TEST 1 - Examine the r-squared, F, and p statistics.

      We recommend an r-squared value greater than 0.7.  The
      p statistic should be small (we recommend a value of
      0.01 or less).  Like most rules of thumb, these rules
      cannot be considered inviolate.

      The F value should also be large, although the size is
      relative and depends upon, among other things, the
      number of independent variables.  The F-value is used
      to calculate the p statistic, so it is probably better
      to rely upon the p statistic until you gain familiarity
      with models and their statistics.

      The r-squared, F, and p values are printed on the Model
      Analysis Report.


TEST 2 - Visually examine the data.

      Visual examination of the actual and predicted data is
      very important and can sometimes show that a model
      whose r-square, F, and p statistics look bad may be
      significantly improved by the exclusion of a small
      number of outliers from the data.

      The Multivariate Residual Analysis Report can help you
      visually examine the actual, predicted, and residual
      values.  Ideally the residuals should appear totally
      random.  If you notice a pattern in the residuals, you
      may want to reconsider your choice of independent
      variables.


TEST 3 - Apply the common sense test.

      The common sense test asks, "Does this model make any
      sense?"  To illustrate this point, consider the
      following example.  You decide to analyze a model whose
      dependent variable is CPU utilization, measured in CPU
      hours per zone per week.  The three independent
      variables are the average number of started tasks
      (STC), the average number of batch jobs (BAT), and the
      average number of TSO users (TSO) during the week.

      Suppose that a stepwise regression shows that the best
      r-squared model is

         CPU_HRS = (1.5*TSO) + (.89*BAT) + (-.23*STC) + 2.45

      For this model, the r-squared value is 0.82, the
      F-value is 323.26, and the p statistic is .0012.

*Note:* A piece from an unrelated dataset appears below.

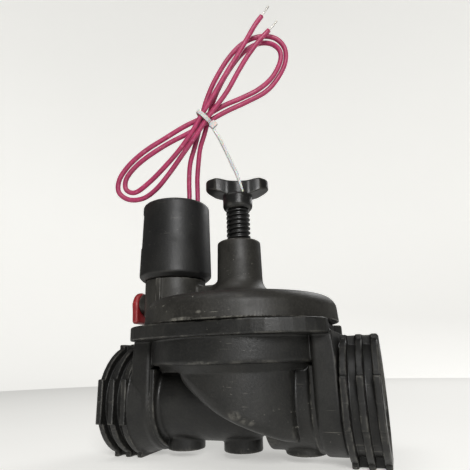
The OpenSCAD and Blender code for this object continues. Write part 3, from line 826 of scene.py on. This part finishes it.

      Based on these values, the model passes TEST 1 with
      flying colors.  Furthermore, since visual analysis of
      the actual and predicted data indicates that there
      appear to be no serious outliers, you can consider TEST
      2 a success.

      However, this model fails TEST 3 because the
      coefficient for the STC variable is negative.  If this
      model were truly valid, then you would want to run as
      many started tasks as possible on this processor, for
      each additional running started task reduces CPU
      utilization by 0.23 hours of CPU time per week.  Such a
      notion violates common sense, so we must discard this
      model.

      Generally, situations like the above (in which TESTs 1
      and 2 pass and TEST 3 fails miserably) most often occur
      when there is insufficient historical data included in
      the evaluation of the model.  This situation can also
      occur if there is duplication among the variables you
      use in the analysis.  For example, predicting total CPU
      utilization based on batch job, TSO session, and IMS
      transaction CPU times can yield negative coefficients
      if the IMS message region batch jobs are not excluded
      from the historical data.  In summary, always apply
      TEST 3.


ATYPICAL BEHAVIOR

When TEST 3 fails, look for atypical behavior on the system
during the measurement interval.  For example, this model
shows a negative relationship between started tasks and
overall CPU time.  Perhaps the system programmers were
testing some new online systems, and they were allowed to
test only during non-peak periods.  Because of this, they
started several online systems whenever the load on the
system dropped off.  In this case, you could isolate the test
online systems as a separate independent variable, and repeat
the analysis.

Not all problems with data are the result of atypical
workloads.  A more serious problem which causes TEST 3 to
fail is a violation of the basic assumptions of regression.
In the theoretical formation of a regression model, we assume
that the independent variables are truly independent of each
other.  This assumption is often violated by computer system
data.  In our example we use the number of TSO users, batch
jobs, and started tasks.  If TSO is used for development and
test, you would expect that increased TSO use would lead to
increased batch usage as the programmers submit more jobs.

This violation of the regression assumptions, where the
independent variables are correlated with each other, is
known as multicolinearity.  The only way to recover from data
which represents multicolinearity is to change the data to
prevent the problem.  If the TSO and batch activity are
correlated, you must remove the correlation by creating a new
variable which represents batch jobs not due to TSO.  This
variable is independent of TSO, so you may repeat this
analysis with your basic independence assumption satisfied.